FRAC Research meeting set for November 16-17, 2009
The Fracture Research & Application Consortium Research Meeting will be held in Austin at the ROC building on The University of Texas J.J. Pickle Research Campus in north Austin. Further information on the meeting and an agenda can be found on the Members site. A field trip will visit the central Texas Hill Country on Nov. 18. Contact Steve Laubach or Julia Gale for further information.

New seismic method study
A new study that develops novel diffraction-based methods of detecting fractures and small faults will begin in Fall 2009. The new study will include calibration and testing of the method using realistic fracture patterns derived from geomechanical simulation and from outcrop analogs. The validation and demonstration phase of the project will to the method to practical tests on real seismic data sets and predictions will be tested with core-based verifications techniques. A description of the project is on the Members site. For further information contact Peter Eichhubl.

New Albany shale project underway
A comprehensive study of the New Albany shale is underway. Results from the first research well are currently being analyzed. Reports on core and outcrop studies in the New Albany can be found on the Members site. Contact Julia Gale for more information.

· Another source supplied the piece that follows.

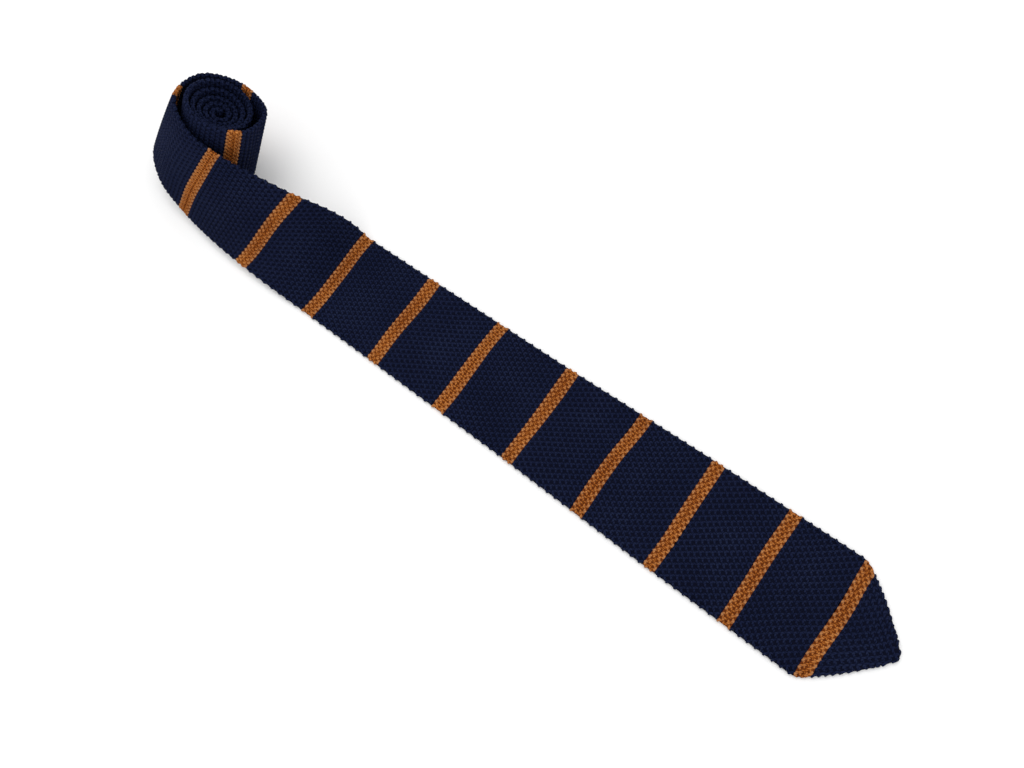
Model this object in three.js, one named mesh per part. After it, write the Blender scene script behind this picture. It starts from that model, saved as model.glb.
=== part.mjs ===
// Knit tie laid down: the blade flat and straight, the narrow end rolled up and standing on edge.
// The tie is one flattened knitted tube, navy with a mustard stripe every few courses.
// Each run of one colour is a solid of its own, so that it can carry its own yarn.
// Millimetres, +Z up. The origin is under the middle of the first stripe, at the blade's shoulders.
// The tip points along +X, and the surface that the tie lies on is Z = 0.

import * as THREE from 'three';

// Stripes
const STRIPE_COUNT = 13;
const STRIPE_PITCH = 38.9;
const STRIPE_LENGTH = 6.5;
const YARN_GAP = 0.3;

// Flattened tube
const FABRIC_THICKNESS = 2.5;
const BLADE_WIDTH = 62;
const NECK_WIDTH = 38;
const TAPER_LENGTH = 660;

// Pointed end: the shoulders lie just behind the middle of the first stripe
const SHOULDER_AT = 2.7;
const POINT_LENGTH = 33;
const POINT_SKEW = 2.4;
const POINT_CURVE = { start: 1.1, end: 0.85 };
const POINT_STEPS = 10;
const TIP_SPAN = 0.02;

// Turn of the band from flat to standing, and the roll inside it
const FLAT_LENGTH = 272;
const TURN_RADIUS = 19.5;
const WRAP_CLEARANCE = 0.4;
const CORE_RADIUS = 1.9;

// The roll's lower middle and axis as in the table below, then its size in turn radii,
// how oval it is, how far each turn inwards sinks along the axis and where the spiral starts.
const ROLL = {
  back: 4.33, side: 1.62, up: 0.42, lean: 66.5, swing: 23, radius: 0.93, oval: 1.06, sink: 0.2, start: -60,
};

// Where the band lifts off the surface its knit is pushed together by this share, for so many rows.
const LIFT_GATHER = 0.075;
const LIFT_ROWS = 2;

// How finely the band is faceted
const ROLL_STEP = 20;
const SAMPLES_PER_SPAN = 8;
const FACET_TURN = 10;
const FACET_LENGTH = 17;
const EDGE_SIDES = 3;
const FACE_SPANS = 4;

// Width of the band as it narrows from the blade to the neck.
// at: share of the taper's length. width: 1 is the blade's width and 0 the neck's.
const TAPER = [
  { at: 0.00, width: 1.00 },
  { at: 0.12, width: 0.85 },
  { at: 0.24, width: 0.62 },
  { at: 0.36, width: 0.48 },
  { at: 0.60, width: 0.26 },
  { at: 1.00, width: 0.00 },
];

// Outer turn of the band, a row for each half stripe pitch from where it leaves the surface.
// back, side, up: the lower edge, in turn radii from the end of the flat blade's lower edge.
// lean, swing: direction across the band, in degrees up from the surface and round from +Y.
// bow: how far the middle stands out from the edges, as a share of the band's width.
const TURN = [
  { back: 1.00, side: -0.01, up: 0.10, lean: 20, swing:  9, bow: 0.015 },
  { back: 2.00, side:  0.01, up: 0.18, lean: 36, swing: 18, bow: 0.03 },
  { back: 3.00, side:  0.09, up: 0.20, lean: 47, swing: 22, bow: 0.04 },
  { back: 3.96, side:  0.24, up: 0.26, lean: 55, swing: 29, bow: 0.04 },
  { back: 4.88, side:  0.50, up: 0.53, lean: 59, swing: 42, bow: 0.025 },
  { back: 5.59, side:  1.14, up: 0.55, lean: 63, swing: 45, bow: 0.01 },
  { back: 5.46, side:  2.04, up: 0.22, lean: 67, swing: 36, bow: 0 },
  { back: 4.54, side:  2.44, up: 0.04, lean: 68, swing: 27, bow: 0 },
  { back: 3.53, side:  2.18, up: 0.05, lean: 67, swing: 21, bow: 0 },
  { back: 3.30, side:  1.34, up: 0.41, lean: 66, swing: 16, bow: 0 },
];

const NAVY = { color: 0x1c2340, roughness: 0.85, metalness: 0 };
const MUSTARD = { color: 0xa8661f, roughness: 0.85, metalness: 0 };

const WRAP_PITCH = FABRIC_THICKNESS + WRAP_CLEARANCE;
const ROLL_RADIUS = ROLL.radius * TURN_RADIUS - WRAP_PITCH;
const TIP_AT = SHOULDER_AT - POINT_LENGTH;

// Width of the band at a distance from the middle of the first stripe, towards the neck.
function widthAt(along) {
  if (along < SHOULDER_AT) {
    const share = Math.min((SHOULDER_AT - along) / POINT_LENGTH, 1);
    return BLADE_WIDTH * (1 - share ** POINT_CURVE.start) ** POINT_CURVE.end;
  }
  const at = Math.min((along - SHOULDER_AT) / TAPER_LENGTH, 1);
  const next = Math.max(TAPER.findIndex((row) => row.at >= at), 1);
  const from = TAPER[next - 1];
  const to = TAPER[next];
  const share = from.width + (to.width - from.width) * (at - from.at) / (to.at - from.at);
  return NECK_WIDTH + share * (BLADE_WIDTH - NECK_WIDTH);
}

// Half the distance between the two edge centres of the tube, each half a thickness inside its edge.
function halfSpan(along) {
  return Math.max(widthAt(along) - FABRIC_THICKNESS, TIP_SPAN) / 2;
}

// Direction across the band, from its lower edge to its upper edge.
function acrossFrom(lean, swing) {
  const up = THREE.MathUtils.degToRad(lean);
  const round = THREE.MathUtils.degToRad(swing);
  return new THREE.Vector3(Math.cos(up) * Math.sin(round), Math.cos(up) * Math.cos(round), Math.sin(up));
}

// Control points of the band past its flat run: lower edge, direction across and bow.
function turnControls() {
  const flatEdge = (along) => new THREE.Vector3(-along, -halfSpan(along), FABRIC_THICKNESS / 2);
  const home = flatEdge(FLAT_LENGTH);
  const place = ({ back, side, up }) => new THREE.Vector3(-back, side, up).multiplyScalar(TURN_RADIUS).add(home);
  const controls = [TURN_RADIUS, 0].map((before) => (
    { edge: flatEdge(FLAT_LENGTH - before), across: acrossFrom(0, 0), bow: 0 }));
  for (const row of TURN) {
    controls.push({ edge: place(row), across: acrossFrom(row.lean, row.swing), bow: row.bow });
  }

  // The roll is a flattened spiral in a plane square to its leaning axis, wound clockwise inwards.
  const axis = acrossFrom(ROLL.lean, ROLL.swing);
  const right = new THREE.Vector3(1, 0, 0).addScaledVector(axis, -axis.x).normalize();
  const away = new THREE.Vector3().crossVectors(axis, right);
  const centre = place(ROLL);
  const turns = (ROLL_RADIUS - CORE_RADIUS) / WRAP_PITCH;
  for (let turned = 0; turned <= turns * 360; turned += ROLL_STEP) {
    const angle = THREE.MathUtils.degToRad(ROLL.start - turned);
    const radius = ROLL_RADIUS - WRAP_PITCH * turned / 360;
    const edge = centre.clone()
      .addScaledVector(right, ROLL.oval * radius * Math.cos(angle))
      .addScaledVector(away, radius * Math.sin(angle))
      .addScaledVector(axis, ROLL.sink * (radius - ROLL_RADIUS));
    controls.push({ edge, across: axis, bow: 0 });
  }
  return controls;
}

// Fine samples of the whole band, each with its distance along the tie.
function sampleBand() {
  const samples = [];
  for (let along = TIP_AT; along < FLAT_LENGTH; along += TURN_RADIUS / SAMPLES_PER_SPAN) {
    const skew = POINT_SKEW * Math.max(SHOULDER_AT - along, 0) / POINT_LENGTH;
    const centre = new THREE.Vector3(-along, skew, FABRIC_THICKNESS / 2);
    samples.push({ along, centre, across: acrossFrom(0, 0), bow: 0 });
  }
  const controls = turnControls();
  const edgeLine = new THREE.CatmullRomCurve3(controls.map((control) => control.edge), false, 'centripetal');
  const acrossLine = new THREE.CatmullRomCurve3(controls.map((control) => control.across), false, 'catmullrom', 0.5);
  const spans = controls.length - 1;
  for (let step = SAMPLES_PER_SPAN; step <= spans * SAMPLES_PER_SPAN; step += 1) {
    const share = step / (spans * SAMPLES_PER_SPAN);
    const across = acrossLine.getPoint(share).normalize();
    const before = Math.min(Math.floor(step / SAMPLES_PER_SPAN), spans - 1);
    const part = step / SAMPLES_PER_SPAN - before;
    const bow = THREE.MathUtils.lerp(controls[before].bow, controls[before + 1].bow, part);
    const last = samples[samples.length - 1];
    const centre = edgeLine.getPoint(share).addScaledVector(across, halfSpan(last.along));
    const gather = step <= (LIFT_ROWS + 1) * SAMPLES_PER_SPAN ? 1 + LIFT_GATHER : 1;
    samples.push({ along: last.along + gather * centre.distanceTo(last.centre), centre, across, bow });
  }
  return samples;
}

const SAMPLES = sampleBand();
const BAND_END = SAMPLES[SAMPLES.length - 1].along;
SAMPLES.forEach((sample, index) => {
  const ahead = SAMPLES[Math.min(index + 1, SAMPLES.length - 1)];
  const behind = SAMPLES[Math.max(index - 1, 0)];
  sample.heading = ahead.centre.clone().sub(behind.centre).normalize();
});

// Centre, direction across, heading, outward face direction and bow of the band at a distance along it.
function frameAt(along) {
  const found = SAMPLES.findIndex((sample) => sample.along > along);
  const next = found < 0 ? SAMPLES.length - 1 : Math.max(found, 1);
  const from = SAMPLES[next - 1];
  const to = SAMPLES[next];
  const part = THREE.MathUtils.clamp((along - from.along) / (to.along - from.along), 0, 1);
  const across = from.across.clone().lerp(to.across, part).normalize();
  const heading = from.heading.clone().lerp(to.heading, part).normalize();
  return {
    along,
    centre: from.centre.clone().lerp(to.centre, part),
    across,
    heading,
    face: across.clone().cross(heading).normalize(),
    bow: THREE.MathUtils.lerp(from.bow, to.bow, part),
  };
}

// Stations of one section: a new one wherever the band has turned or run far enough.
function stationsBetween(start, end) {
  const stations = [frameAt(start)];
  for (const sample of SAMPLES) {
    if (sample.along <= start || sample.along >= end) {
      continue;
    }
    const last = stations[stations.length - 1];
    const here = frameAt(sample.along);
    const turned = Math.max(last.heading.angleTo(here.heading), last.across.angleTo(here.across));
    if (turned > THREE.MathUtils.degToRad(FACET_TURN) || sample.along - last.along > FACET_LENGTH) {
      stations.push(here);
    }
  }
  stations.push(frameAt(end));
  return stations;
}

// Stations of the pointed end, closer together towards the tip.
function pointStations(end) {
  const stations = [];
  for (let step = 0; step <= POINT_STEPS; step += 1) {
    const share = 1 - Math.cos((step / POINT_STEPS) * Math.PI / 2);
    stations.push(frameAt(TIP_AT + share * (end - TIP_AT)));
  }
  return stations;
}

// Closed outline of the flattened tube at a station: two faces joined by round folded edges.
function ringAt(frame) {
  const half = halfSpan(frame.along);
  const bulge = frame.bow * widthAt(frame.along);
  const radius = FABRIC_THICKNESS / 2;
  const ring = [];
  const add = (across, out) => {
    const rise = bulge * (1 - Math.min(Math.abs(across) / half, 1) ** 2);
    ring.push(frame.centre.clone().addScaledVector(frame.across, across).addScaledVector(frame.face, out + rise));
  };
  for (const side of [1, -1]) {
    for (let span = 0; span < FACE_SPANS; span += 1) {
      add(side * half * (2 * span / FACE_SPANS - 1), side * radius);
    }
    for (let corner = 0; corner < EDGE_SIDES; corner += 1) {
      const angle = Math.PI * corner / EDGE_SIDES;
      add(side * (half + radius * Math.sin(angle)), side * radius * Math.cos(angle));
    }
  }
  return ring;
}

// Closed solid through a row of stations.
function loft(stations) {
  const rings = stations.map(ringAt);
  const count = rings[0].length;
  const positions = rings.flat().flatMap((point) => point.toArray());
  const indices = [];
  for (let row = 0; row < rings.length - 1; row += 1) {
    for (let corner = 0; corner < count; corner += 1) {
      const here = row * count + corner;
      const beside = row * count + (corner + 1) % count;
      indices.push(here, beside, here + count, beside, beside + count, here + count);
    }
  }
  const lastRow = (rings.length - 1) * count;
  for (let corner = 1; corner < count / 2; corner += 1) {
    const pairs = [[corner - 1, corner, count - corner], [corner, count - corner - 1, count - corner]];
    for (const [a, b, c] of pairs) {
      const first = [a % count, b % count, c % count];
      if (new Set(first).size === 3) {
        indices.push(first[0], first[2], first[1]);
        indices.push(lastRow + first[0], lastRow + first[1], lastRow + first[2]);
      }
    }
  }
  const geometry = new THREE.BufferGeometry();
  geometry.setAttribute('position', new THREE.Float32BufferAttribute(positions, 3));
  geometry.setIndex(indices);
  geometry.computeVertexNormals();
  return geometry;
}

const tie = new THREE.Group();

function addSection(name, yarn, stations) {
  const mesh = new THREE.Mesh(loft(stations), new THREE.MeshStandardMaterial(yarn));
  mesh.name = name;
  tie.add(mesh);
}

const numbered = (name, number) => `${name}_${String(number).padStart(2, '0')}`;
const stripeAt = (number) => (number - 1) * STRIPE_PITCH;
const panelReach = STRIPE_LENGTH / 2 + YARN_GAP;

addSection('blade_point', NAVY, pointStations(-panelReach));
for (let number = 1; number <= STRIPE_COUNT; number += 1) {
  const middle = stripeAt(number);
  addSection(numbered('stripe', number), MUSTARD,
    stationsBetween(middle - STRIPE_LENGTH / 2, middle + STRIPE_LENGTH / 2));
  if (number < STRIPE_COUNT) {
    addSection(numbered('panel', number), NAVY,
      stationsBetween(middle + panelReach, stripeAt(number + 1) - panelReach));
  }
}

// Past the last stripe the navy runs on: the neck, and then the tail to the core of the roll.
const neckStart = stripeAt(STRIPE_COUNT) + panelReach;
const neckEnd = neckStart + (BAND_END - neckStart) / 2;
addSection('neck', NAVY, stationsBetween(neckStart, neckEnd - YARN_GAP / 2));
addSection('tail', NAVY, stationsBetween(neckEnd + YARN_GAP / 2, BAND_END));

export default tie;
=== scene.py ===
# Knit tie laid down: its wide end flat and straight, its narrow end rolled up and standing on edge.
# Metres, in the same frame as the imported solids: the origin is under the middle of the first stripe,
# the tip points along +X and the surface that the tie lies on is Z = 0.

import math

import bpy
import numpy as np
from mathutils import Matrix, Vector


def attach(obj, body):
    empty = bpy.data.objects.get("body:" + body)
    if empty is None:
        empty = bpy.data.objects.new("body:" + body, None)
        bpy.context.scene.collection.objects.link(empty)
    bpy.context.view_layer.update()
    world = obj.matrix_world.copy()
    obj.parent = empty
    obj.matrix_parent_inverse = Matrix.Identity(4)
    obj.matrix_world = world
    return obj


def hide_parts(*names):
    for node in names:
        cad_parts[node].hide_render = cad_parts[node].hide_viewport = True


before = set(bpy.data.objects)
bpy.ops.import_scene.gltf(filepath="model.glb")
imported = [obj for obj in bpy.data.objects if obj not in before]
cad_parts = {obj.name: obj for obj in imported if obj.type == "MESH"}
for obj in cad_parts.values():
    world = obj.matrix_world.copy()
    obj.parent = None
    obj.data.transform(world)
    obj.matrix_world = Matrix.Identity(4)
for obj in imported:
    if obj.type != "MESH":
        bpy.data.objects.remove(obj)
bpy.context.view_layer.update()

MM = 0.001


# Camera
# It looks down on the tie from beyond its lower edge, turned so that the blade runs down to the right.
# Its place and its lens were fitted to the outline and the stripes of the tie.
CAMERA_AT = (-84.2 * MM, -119.8 * MM, 478.9 * MM)
CAMERA_DOWN = 72.15
CAMERA_TURNED = 35.98
CAMERA_LENS = 38.67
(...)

New reports available on tight gas sandstone outcrop analogs
Several thesis projects on tight gas sandstone outcrop analogs have recently been completed. These studies can be found on the Reports page (Current Year) on the Members site.

Hydraulic Fractures in naturally fractured reservoirs
Jon Olson is leading a multi year study of hydraulic fracturing in naturally fractured reservoirs. A description of recent results from the project can be found on the Members site under Reports.

FRAC Unconventional program
FRAC is currently conducting several studies in fractured shales and tight gas sandstones. A brief summary of these studies can be found in this PDF document [PDF, members site]

Olson to lead Austin modeling short course
Jon Olson will lead a short course on modeling the growth on natural and artificial fracture systems and their effects on fluid flow in connection with the Fracture Research & Application Consortium meeting, scheduled for November 16-17, 2009 in Austin.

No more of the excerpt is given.